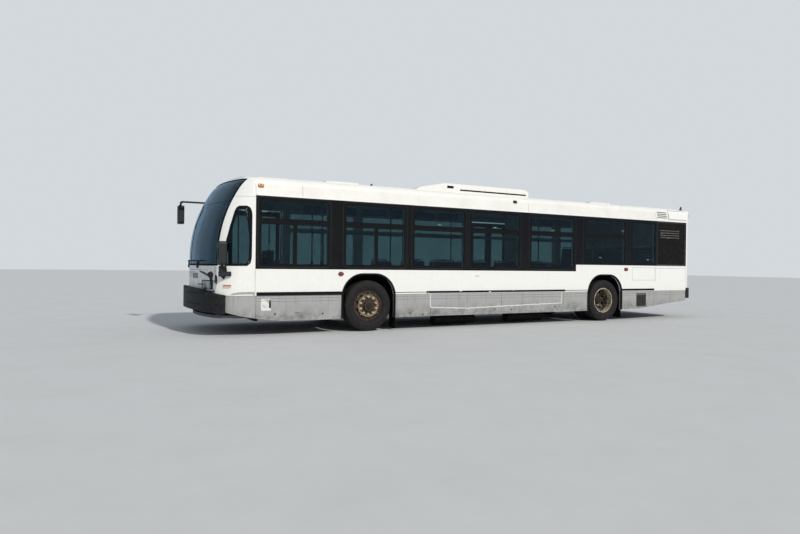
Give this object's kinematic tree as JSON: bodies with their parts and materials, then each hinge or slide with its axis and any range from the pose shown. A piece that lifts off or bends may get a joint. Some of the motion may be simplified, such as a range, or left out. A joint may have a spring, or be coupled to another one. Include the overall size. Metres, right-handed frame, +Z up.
{
  "type": "city bus",
  "caption": "Low-floor city bus with a raised rear floor, steered front wheels, twin rear wheels, glazed door leaves, an engine door and roof hatches.",
  "frame": {"origin": "on the ground under the middle of the overall length and width", "axes": "+X forward, +Y to the left side of the bus, +Z up"},
  "size_m": [12.5299, 3.22, 3.065],
  "materials": {
    "air_tanks": "black chassis paint",
    "bulkhead": "light grey lining",
    "bumper_front": "black rubber",
    "bumper_rear": "black rubber",
    "cross_members": "black chassis paint",
    "dashboard": "dark moulded plastic",
    "engine_block": "cast iron",
    "engine_door": "black paint",
    "floor": "grey sheet flooring",
    "frame_rails": "black chassis paint",
    "front_axle": "cast iron",
    "front_cap": "white gloss paint",
    "front_corners": "white gloss paint",
    "front_door_front_arm": "brushed",
    "front_door_front_glass": "dark tinted glass",
    "front_door_front_leaf": "black paint",
    "front_door_rear_arm": "brushed",
    "front_door_rear_glass": "dark tinted glass",
    "front_door_rear_leaf": "black paint",
    "front_fascia": "black paint",
    "front_glass": "dark tinted glass",
    "grilles": "black paint",
    "handrails": "stainless tube",
    "hatch_front": "white gloss paint",
    "hatch_rear": "white gloss paint",
    "headlamps": "clear lens",
    "knuckle_left": "cast iron",
    "knuckle_right": "cast iron",
    "marker_lamps": "amber lens",
    "mirrors": "dark moulded plastic",
    "mud_flaps": "black rubber",
    "rear_axle": "cast iron",
    "rear_cap": "white gloss paint",
    "rear_door_front_glass": "dark tinted glass",
    "rear_door_front_leaf": "black paint",
    "rear_door_rear_glass": "dark tinted glass",
    "rear_door_rear_leaf": "black paint",
    "rear_platform": "grey sheet flooring",
    "roof": "white gloss paint",
    "roof_pod": "white gloss paint",
    "seats": "dark blue moulded seat",
    "side_glass": "dark tinted glass",
    "side_wall_left": "white gloss paint",
    "side_wall_right": "white gloss paint",
    "skirts": "mid grey paint",
    "steering_wheel": "dark moulded plastic",
    "tail_lamps": "red lens",
    "tie_rod": "cast iron",
    "tyre_front_left": "worn rubber",
    "tyre_front_right": "worn rubber",
    "tyres_rear_left": "worn rubber",
    "tyres_rear_right": "worn rubber",
    "wheel_front_left": "rusty painted steel",
    "wheel_front_right": "rusty painted steel",
    "wheel_housings": "black chassis paint",
    "wheel_rear_left": "grey painted steel with rust",
    "wheel_rear_right": "grey painted steel with rust",
    "wipers": "dark moulded plastic"
  },
  "bodies": {
    "body": {"air_tanks": "air_tanks", "bulkhead": "bulkhead", "bumper_front": "bumper_front", "bumper_rear": "bumper_rear", "cross_members": "cross_members", "dashboard": "dashboard", "engine_block": "engine_block", "floor": "floor", "frame_rails": "frame_rails", "front_axle": "front_axle", "front_cap": "front_cap", "front_corners": "front_corners", "front_fascia": "front_fascia", "front_glass": "front_glass", "grilles": "grilles", "handrails": "handrails", "headlamps": "headlamps", "marker_lamps": "marker_lamps", "mirrors": "mirrors", "mud_flaps": "mud_flaps", "rear_axle": "rear_axle", "rear_cap": "rear_cap", "rear_platform": "rear_platform", "roof": "roof", "roof_pod": "roof_pod", "seats": "seats", "side_glass": "side_glass", "side_wall_left": "side_wall_left", "side_wall_right": "side_wall_right", "skirts": "skirts", "tail_lamps": "tail_lamps", "wheel_housings": "wheel_housings", "wipers": "wipers"},
    "knuckle_left": {"knuckle_left": "knuckle_left"},
    "knuckle_right": {"knuckle_right": "knuckle_right"},
    "tie_rod": {"tie_rod": "tie_rod"},
    "front_left_wheel": {"tyre_front_left": "tyre_front_left", "wheel_front_left": "wheel_front_left"},
    "front_right_wheel": {"tyre_front_right": "tyre_front_right", "wheel_front_right": "wheel_front_right"},
    "rear_left_wheels": {"tyres_rear_left": "tyres_rear_left", "wheel_rear_left": "wheel_rear_left"},
    "rear_right_wheels": {"tyres_rear_right": "tyres_rear_right", "wheel_rear_right": "wheel_rear_right"},
    "front_door_rear_arm": {"front_door_rear_arm": "front_door_rear_arm"},
    "front_door_rear_leaf": {"front_door_rear_leaf": "front_door_rear_leaf", "front_door_rear_glass": "front_door_rear_glass"},
    "front_door_front_arm": {"front_door_front_arm": "front_door_front_arm"},
    "front_door_front_leaf": {"front_door_front_leaf": "front_door_front_leaf", "front_door_front_glass": "front_door_front_glass"},
    "rear_door_rear_leaf": {"rear_door_rear_leaf": "rear_door_rear_leaf", "rear_door_rear_glass": "rear_door_rear_glass"},
    "rear_door_front_leaf": {"rear_door_front_leaf": "rear_door_front_leaf", "rear_door_front_glass": "rear_door_front_glass"},
    "engine_door": {"engine_door": "engine_door"},
    "hatch_front": {"hatch_front": "hatch_front"},
    "hatch_rear": {"hatch_rear": "hatch_rear"},
    "steering_wheel": {"steering_wheel": "steering_wheel"}
  },
  "joints": [
    {"name": "steer_left", "type": "hinge", "parent": "body", "child": "knuckle_left", "pos_m": [3.1, 1, 0.49], "axis": [0, 0, 1], "range_deg": [-42, 42]},
    {"name": "steer_right", "type": "hinge", "parent": "body", "child": "knuckle_right", "pos_m": [3.1, -1, 0.49], "axis": [0, 0, 1], "range_deg": [-42, 42]},
    {"name": "tie_rod_turn", "type": "hinge", "parent": "knuckle_left", "child": "tie_rod", "pos_m": [2.88, 0.91, 0.225], "axis": [0, 0, 1], "range_deg": [-46.5, 46.5]},
    {"name": "steering_wheel_turn", "type": "hinge", "parent": "body", "child": "steering_wheel", "pos_m": [5.42, 0.64, 1.13], "axis": [-0.4226, 0, 0.9063], "range_deg": [-760, 760]},
    {"name": "spin_front_left", "type": "hinge", "parent": "knuckle_left", "child": "front_left_wheel", "pos_m": [3.1, 1.113, 0.49], "axis": [0, 1, 0], "continuous": true},
    {"name": "spin_front_right", "type": "hinge", "parent": "knuckle_right", "child": "front_right_wheel", "pos_m": [3.1, -1.113, 0.49], "axis": [0, 1, 0], "continuous": true},
    {"name": "spin_rear_left", "type": "hinge", "parent": "body", "child": "rear_left_wheels", "pos_m": [-3.1, 0.9415, 0.49], "axis": [0, 1, 0], "continuous": true},
    {"name": "spin_rear_right", "type": "hinge", "parent": "body", "child": "rear_right_wheels", "pos_m": [-3.1, -0.9415, 0.49], "axis": [0, 1, 0], "continuous": true},
    {"name": "front_door_swing", "type": "hinge", "parent": "body", "child": "front_door_rear_arm", "pos_m": [4.088, -1.26, 0.4], "axis": [0, 0, 1], "range_deg": [0, 82]},
    {"name": "front_door_rear_leaf_turn", "type": "hinge", "parent": "front_door_rear_arm", "child": "front_door_rear_leaf", "pos_m": [4.378, -1.26, 0.4], "axis": [0, 0, 1], "range_deg": [-165, 0]},
    {"name": "front_door_front_arm_swing", "type": "hinge", "parent": "body", "child": "front_door_front_arm", "pos_m": [5.262, -1.26, 0.4], "axis": [0, 0, -1], "range_deg": [0, 82]},
    {"name": "front_door_front_leaf_turn", "type": "hinge", "parent": "front_door_front_arm", "child": "front_door_front_leaf", "pos_m": [4.972, -1.26, 0.4], "axis": [0, 0, -1], "range_deg": [-165, 0]},
    {"name": "rear_door_rear_leaf_swing", "type": "hinge", "parent": "body", "child": "rear_door_rear_leaf", "pos_m": [-2.102, -1.26, 0.4], "axis": [0, 0, -1], "range_deg": [0, 85]},
    {"name": "rear_door_front_leaf_swing", "type": "hinge", "parent": "body", "child": "rear_door_front_leaf", "pos_m": [-0.918, -1.26, 0.4], "axis": [0, 0, 1], "range_deg": [0, 85]},
    {"name": "engine_door_swing", "type": "hinge", "parent": "body", "child": "engine_door", "pos_m": [-6.166, 0, 1.557], "axis": [0, 1, 0], "range_deg": [0, 75]},
    {"name": "hatch_front_lift", "type": "hinge", "parent": "body", "child": "hatch_front", "pos_m": [3.663, 0, 2.9205], "axis": [0, 1, 0], "range_deg": [0, 60]},
    {"name": "hatch_rear_lift", "type": "hinge", "parent": "body", "child": "hatch_rear", "pos_m": [-3.487, 0, 2.9205], "axis": [0, 1, 0], "range_deg": [0, 60]}
  ],
  "couplings": [
    {"joint": "steer_right", "follows": "steer_left", "ratio": 1},
    {"joint": "tie_rod_turn", "follows": "steer_left", "ratio": -1.088},
    {"joint": "steering_wheel_turn", "follows": "steer_left", "ratio": 18},
    {"joint": "front_door_rear_leaf_turn", "follows": "front_door_swing", "ratio": -2},
    {"joint": "front_door_front_arm_swing", "follows": "front_door_swing", "ratio": 1},
    {"joint": "front_door_front_leaf_turn", "follows": "front_door_swing", "ratio": -2},
    {"joint": "rear_door_front_leaf_swing", "follows": "rear_door_rear_leaf_swing", "ratio": 1}
  ]
}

Stated problem: In the listing, find every line containing the word "bodies" and list it.

Answer below:
Give this object's kinematic tree as JSON: bodies with their parts and materials, then each hinge or slide with its axis and any range from the pose shown. A piece that lifts off or bends may get a joint. Some of the motion may be simplified, such as a range, or left out. A joint may have a spring, or be coupled to another one. Include the overall size. Metres, right-handed frame, +Z up.
  "bodies": {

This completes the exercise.